As $[\mathbb Q(\alpha) : \mathbb Q]=deg(f,\alpha) =3$, $|\mathrm{Gal}(f)|$ is divisible by 3.
Since $\mathrm{Gal}(f)$ is a subgroup of $S_3$, $$\mathrm{Gal}(f) = S_3 \text{ or } A_3 \cong C_3$$
For Case 1, since the order of complex conjugation is 2 and there is no elements in $A_3$ with order 2, we must have $\mathrm{Gal}(f) = S_3$.

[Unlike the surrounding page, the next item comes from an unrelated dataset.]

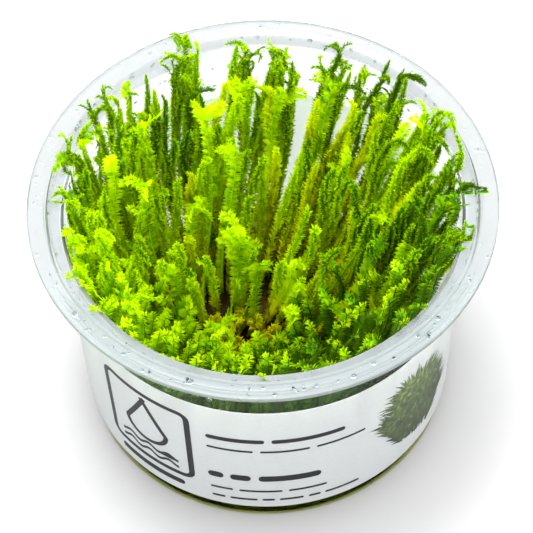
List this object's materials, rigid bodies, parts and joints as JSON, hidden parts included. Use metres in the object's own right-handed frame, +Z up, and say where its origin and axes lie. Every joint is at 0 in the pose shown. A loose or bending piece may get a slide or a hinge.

For Case 2, it is possible that $\mathrm{Gal}(f)$ be either $S_3$ or $A_3$ and it depends on whether the discriminant of f is a square. If the discriminant of f is a square, then $\mathrm{Gal}(f)$ is $A_3$. Otherwise, $\mathrm{Gal}(f)$ is $S_3$.
Examples:
(a) $f(X)=X^3 − 3X − 1$, $\Delta(f)=81$, $\mathrm{Gal}(f)=A_3$
(b) $f(X)=X^3 − 4X − 1$, $\Delta(f)=229 $, $\mathrm{Gal}(f)=S_3$
Now, suppose Galois group of f is cyclic. Since $S_3$ is not cyclic, case 1 cannot happen. So f must have 3 distinct irrational roots and we can also know that the discriminant of f should be a square.
On
COMMENT.- (Just for information) It is known that any cubic having just one real root has Galois group $G=S_3$ which is not cyclic. However there are cubics having its three roots real whose Galois group is also $S_3$ such, for example the irreducible $f(x)=x^3-9x+3$ whose discriminant is equal to $2673$ not a rational square so also $G=S_3$.
Since $G$ is assumed cyclic and each $\sigma\in G$ is defined making correspond to a root a conjugate we can deduce without difficulty that the three roots are real.
For $f(x)=(x-1)(x-2)(x-3)$ $f$ is reducible and the $G$ is trivially cyclic.
For $f(x)=x^3-3x+1$ is irreducible whose discriminant is the square $81$ so $G=A_3$ and the roots are all real.
Complex conjugation has order two(it is involution) and so complex conjugation acts trivially on the set of all roots. (cyclic group of order $3$ does not contain elements of order $2$)
So any roots is invariant under complex conjugation and so is real.